* [What the task asks]
Copy out every line exactly as given.

_ _ _ _ _ _ _

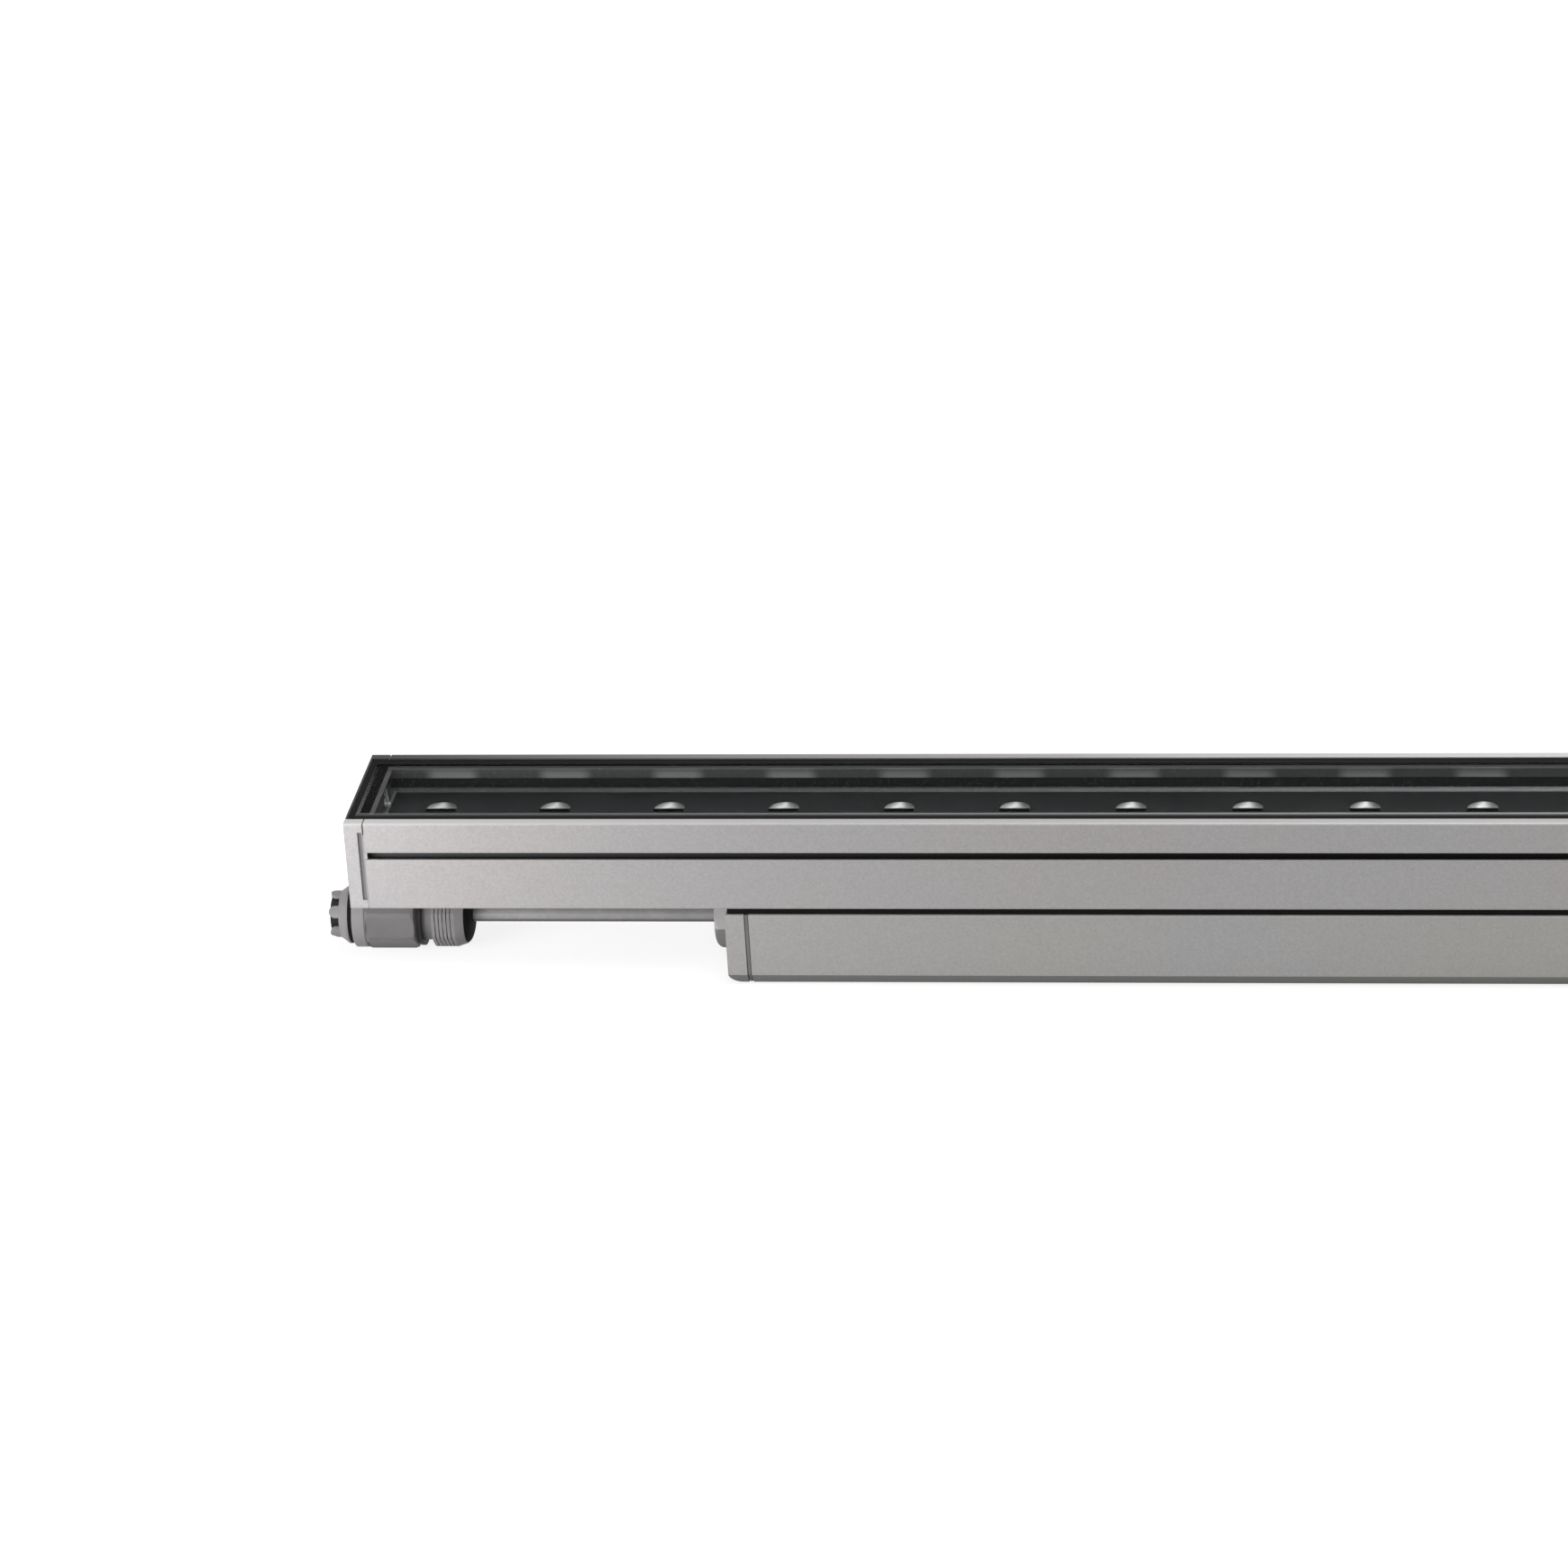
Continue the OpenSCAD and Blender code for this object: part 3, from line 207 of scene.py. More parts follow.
# a stretch of the rim's top, on one side and round the end, that fades from left to right
def rimMask(tree, space, rim):
    x, y, z = axes(tree, space)
    leftward = sums(tree, "MULTIPLY", x, -1)
    outward = sums(tree, "MULTIPLY", y, rim["side"])
    reach = sums(tree, "MAXIMUM", sums(tree, "SUBTRACT", outward, rim["from"]),
                 sums(tree, "SUBTRACT", leftward, rim["endFrom"]))
    onRim = sums(tree, "MULTIPLY", sums(tree, "GREATER_THAN", reach, 0),
                 sums(tree, "GREATER_THAN", z, rim["above"]))
    return sums(tree, "MULTIPLY", onRim, remap(tree, x, 1, 0, rim["left"], rim["right"]))


# 1 inside the side grooves, 0 on the faces: the grooves keep their dull black lining
def grooveMask(tree, space, groove):
    x, y, z = axes(tree, space)
    deep = sums(tree, "LESS_THAN", sums(tree, "ABSOLUTE", y), groove["inFrom"])
    shallow = sums(tree, "GREATER_THAN", sums(tree, "ABSOLUTE", y), groove["inTo"])
    level = sums(tree, "ABSOLUTE", sums(tree, "SUBTRACT", z, groove["level"]))
    near = sums(tree, "LESS_THAN", level, groove["half"])
    return sums(tree, "MULTIPLY", sums(tree, "MULTIPLY", deep, shallow), near)


# how near a spot lies to the axis of its light point: 1 inside the inner radius, 0 past the outer
def lightPointMask(tree, space, look):
    x, y, z = axes(tree, space)
    turn = sums(tree, "FRACT", sums(tree, "DIVIDE", x, points["pitch"]))
    across = sums(tree, "MULTIPLY", sums(tree, "SUBTRACT", turn, 0.5), points["pitch"])
    along = sums(tree, "SUBTRACT", y, points["line"])
    away = sums(tree, "SQRT", sums(tree, "ADD", sums(tree, "MULTIPLY", across, across),
                                   sums(tree, "MULTIPLY", along, along)))
    if "lean" in look:
        away = sums(tree, "ADD", sums(tree, "ABSOLUTE", across),
                    sums(tree, "MULTIPLY", sums(tree, "ABSOLUTE", along), look["lean"]))
    return remap(tree, away, 1, 0, look["inner"], look["outer"], "SMOOTHSTEP")


# moulded plastic and rubber: mottled tone, pebbled skin, dusty light patches
def moulded(name, look):
    mat, tree, bsdf, out = blankMaterial(name)
    space = objectSpace(tree)
    skin = noise(tree, space, look["skinScale"], *weave["skin"])
    cloud = noise(tree, space, look["cloudScale"], *weave["cloud"])
    color = mixColor(tree, remap(tree, cloud, 0, 1),
                     darker(look["tone"], look["contrast"]), lighter(look["tone"], look["contrast"]))
    dusty = remap(tree, skin, 0, look["speck"], *ramp["dust"])
    color = mixColor(tree, dusty, color, look["dust"])
    if "bedTone" in look:
        x, y, z = axes(tree, space)
        under = sums(tree, "MULTIPLY", sums(tree, "LESS_THAN", z, look["bedTop"]),
                     sums(tree, "LESS_THAN", sums(tree, "ABSOLUTE", y), look["bedHalf"]))
        under = sums(tree, "MULTIPLY", under,
                     sums(tree, "LESS_THAN", sums(tree, "ABSOLUTE", x), look["bedEnd"]))
        color = mixColor(tree, under, color, look["bedTone"])
    if "ringTone" in look:
        color = mixColor(tree, lightPointMask(tree, space, look), color, look["ringTone"])
    if "lowTone" in look:
        low = remap(tree, axes(tree, space)[2], 1, 0, look["lowFrom"], look["lowTo"], "SMOOTHSTEP")
        color = mixColor(tree, low, color, look["lowTone"])
    for start, end, tone in look.get("bands", []):
        x = axes(tree, space)[0]
        within = sums(tree, "MULTIPLY", sums(tree, "GREATER_THAN", x, start),
                      sums(tree, "LESS_THAN", x, end))
        color = mixColor(tree, within, color, tone)
    tree.links.new(color, bsdf.inputs["Base Color"])
    tree.links.new(remap(tree, cloud, look["rough"] - roughSway, look["rough"] + roughSway),
                   bsdf.inputs["Roughness"])
    bsdf.inputs["Specular IOR Level"].default_value = look.get("shine", 0.5)
    edge = softEdge(tree, look["edge"])
    tree.links.new(bump(tree, skin, look["relief"], reliefDepth["moulded"], edge),
                   bsdf.inputs["Normal"])
    return mat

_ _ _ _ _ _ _

* [Output of the exercise]
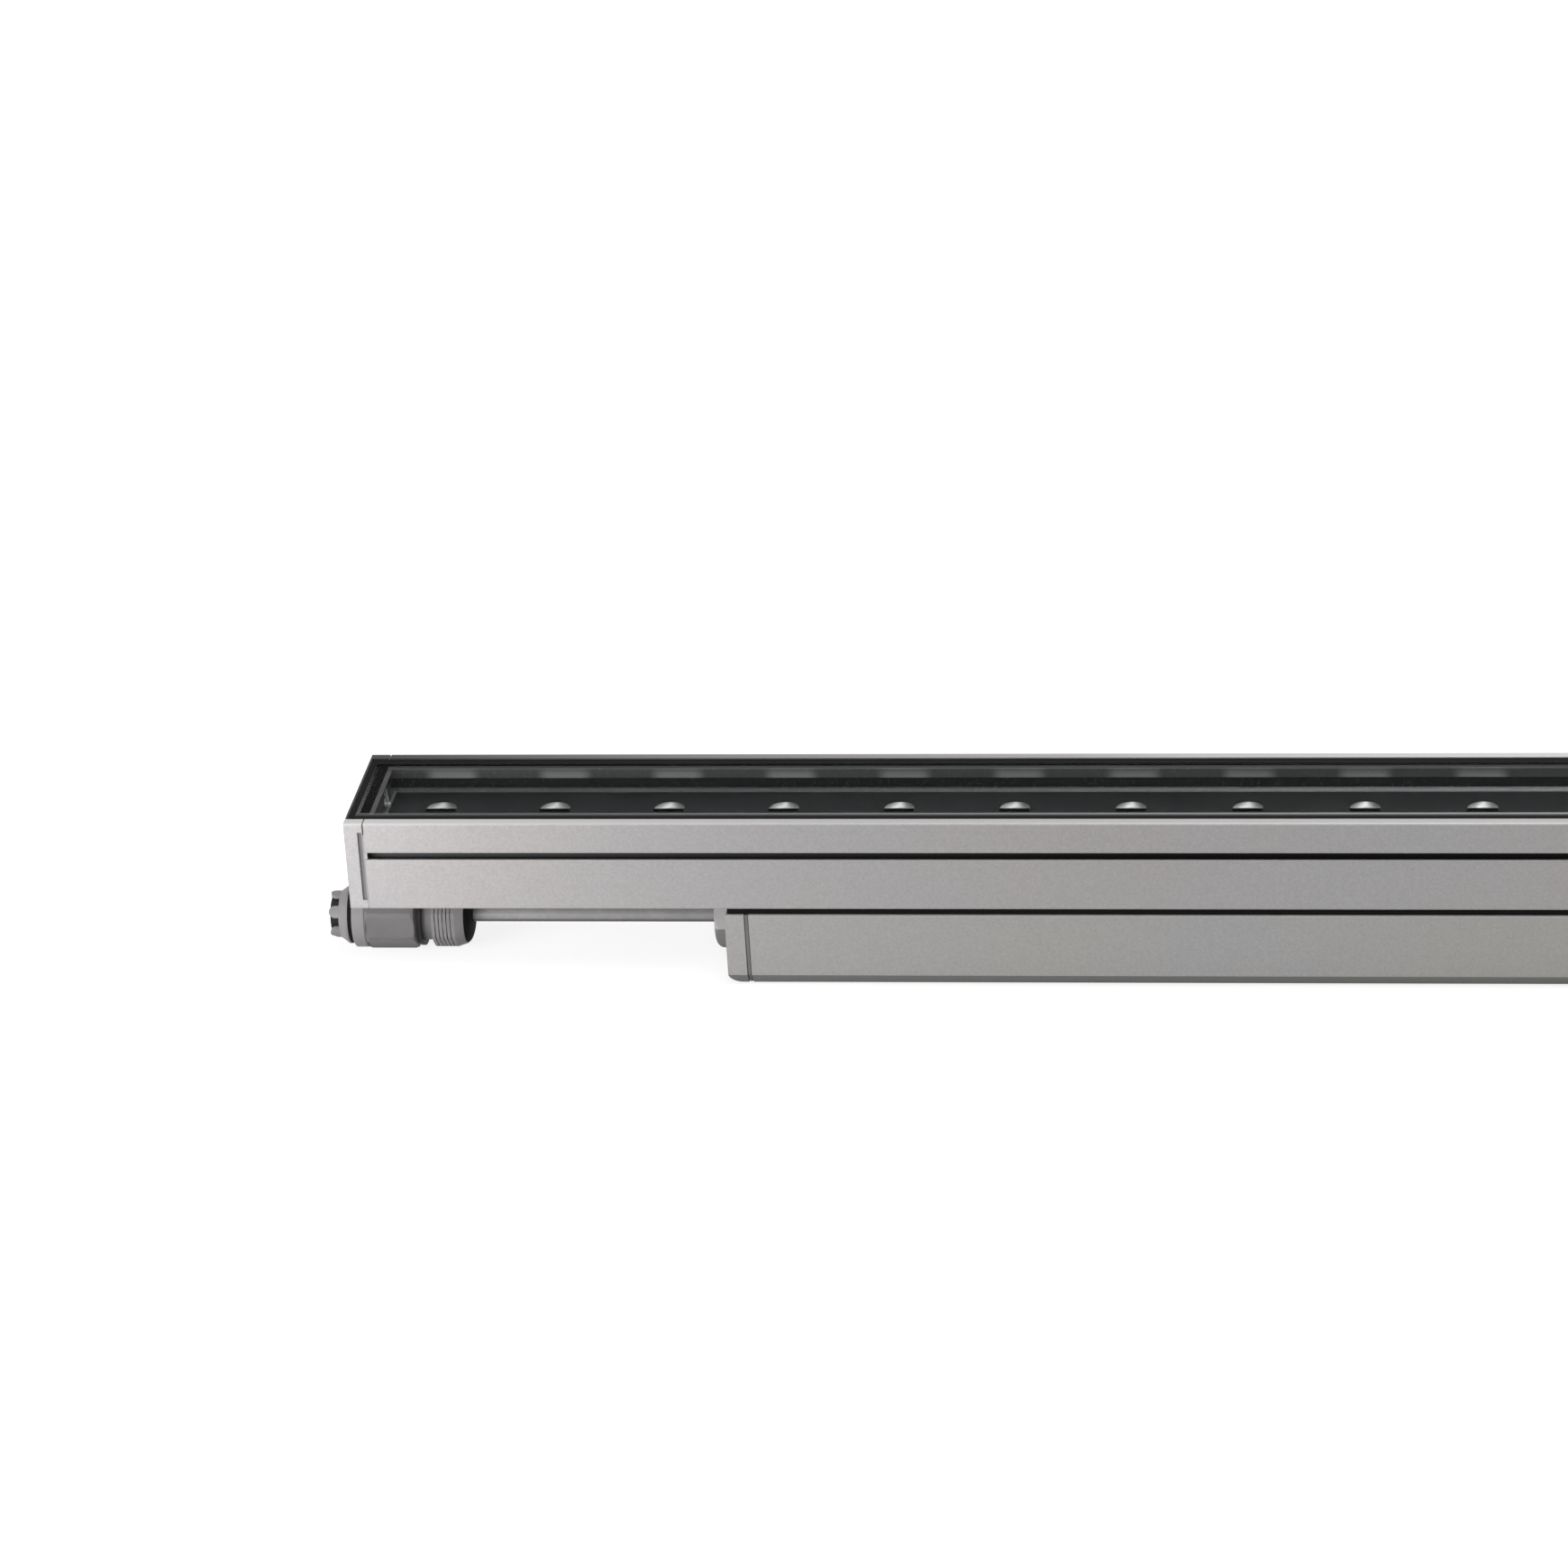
Continue the OpenSCAD and Blender code for this object: part 3, from line 207 of scene.py. More parts follow.
# a stretch of the rim's top, on one side and round the end, that fades from left to right
def rimMask(tree, space, rim):
    x, y, z = axes(tree, space)
    leftward = sums(tree, "MULTIPLY", x, -1)
    outward = sums(tree, "MULTIPLY", y, rim["side"])
    reach = sums(tree, "MAXIMUM", sums(tree, "SUBTRACT", outward, rim["from"]),
                 sums(tree, "SUBTRACT", leftward, rim["endFrom"]))
    onRim = sums(tree, "MULTIPLY", sums(tree, "GREATER_THAN", reach, 0),
                 sums(tree, "GREATER_THAN", z, rim["above"]))
    return sums(tree, "MULTIPLY", onRim, remap(tree, x, 1, 0, rim["left"], rim["right"]))


# 1 inside the side grooves, 0 on the faces: the grooves keep their dull black lining
def grooveMask(tree, space, groove):
    x, y, z = axes(tree, space)
    deep = sums(tree, "LESS_THAN", sums(tree, "ABSOLUTE", y), groove["inFrom"])
    shallow = sums(tree, "GREATER_THAN", sums(tree, "ABSOLUTE", y), groove["inTo"])
    level = sums(tree, "ABSOLUTE", sums(tree, "SUBTRACT", z, groove["level"]))
    near = sums(tree, "LESS_THAN", level, groove["half"])
    return sums(tree, "MULTIPLY", sums(tree, "MULTIPLY", deep, shallow), near)


# how near a spot lies to the axis of its light point: 1 inside the inner radius, 0 past the outer
def lightPointMask(tree, space, look):
    x, y, z = axes(tree, space)
    turn = sums(tree, "FRACT", sums(tree, "DIVIDE", x, points["pitch"]))
    across = sums(tree, "MULTIPLY", sums(tree, "SUBTRACT", turn, 0.5), points["pitch"])
    along = sums(tree, "SUBTRACT", y, points["line"])
    away = sums(tree, "SQRT", sums(tree, "ADD", sums(tree, "MULTIPLY", across, across),
                                   sums(tree, "MULTIPLY", along, along)))
    if "lean" in look:
        away = sums(tree, "ADD", sums(tree, "ABSOLUTE", across),
                    sums(tree, "MULTIPLY", sums(tree, "ABSOLUTE", along), look["lean"]))
    return remap(tree, away, 1, 0, look["inner"], look["outer"], "SMOOTHSTEP")


# moulded plastic and rubber: mottled tone, pebbled skin, dusty light patches
def moulded(name, look):
    mat, tree, bsdf, out = blankMaterial(name)
    space = objectSpace(tree)
    skin = noise(tree, space, look["skinScale"], *weave["skin"])
    cloud = noise(tree, space, look["cloudScale"], *weave["cloud"])
    color = mixColor(tree, remap(tree, cloud, 0, 1),
                     darker(look["tone"], look["contrast"]), lighter(look["tone"], look["contrast"]))
    dusty = remap(tree, skin, 0, look["speck"], *ramp["dust"])
    color = mixColor(tree, dusty, color, look["dust"])
    if "bedTone" in look:
        x, y, z = axes(tree, space)
        under = sums(tree, "MULTIPLY", sums(tree, "LESS_THAN", z, look["bedTop"]),
                     sums(tree, "LESS_THAN", sums(tree, "ABSOLUTE", y), look["bedHalf"]))
        under = sums(tree, "MULTIPLY", under,
                     sums(tree, "LESS_THAN", sums(tree, "ABSOLUTE", x), look["bedEnd"]))
        color = mixColor(tree, under, color, look["bedTone"])
    if "ringTone" in look:
        color = mixColor(tree, lightPointMask(tree, space, look), color, look["ringTone"])
    if "lowTone" in look:
        low = remap(tree, axes(tree, space)[2], 1, 0, look["lowFrom"], look["lowTo"], "SMOOTHSTEP")
        color = mixColor(tree, low, color, look["lowTone"])
    for start, end, tone in look.get("bands", []):
        x = axes(tree, space)[0]
        within = sums(tree, "MULTIPLY", sums(tree, "GREATER_THAN", x, start),
                      sums(tree, "LESS_THAN", x, end))
        color = mixColor(tree, within, color, tone)
    tree.links.new(color, bsdf.inputs["Base Color"])
    tree.links.new(remap(tree, cloud, look["rough"] - roughSway, look["rough"] + roughSway),
                   bsdf.inputs["Roughness"])
    bsdf.inputs["Specular IOR Level"].default_value = look.get("shine", 0.5)
    edge = softEdge(tree, look["edge"])
    tree.links.new(bump(tree, skin, look["relief"], reliefDepth["moulded"], edge),
                   bsdf.inputs["Normal"])
    return mat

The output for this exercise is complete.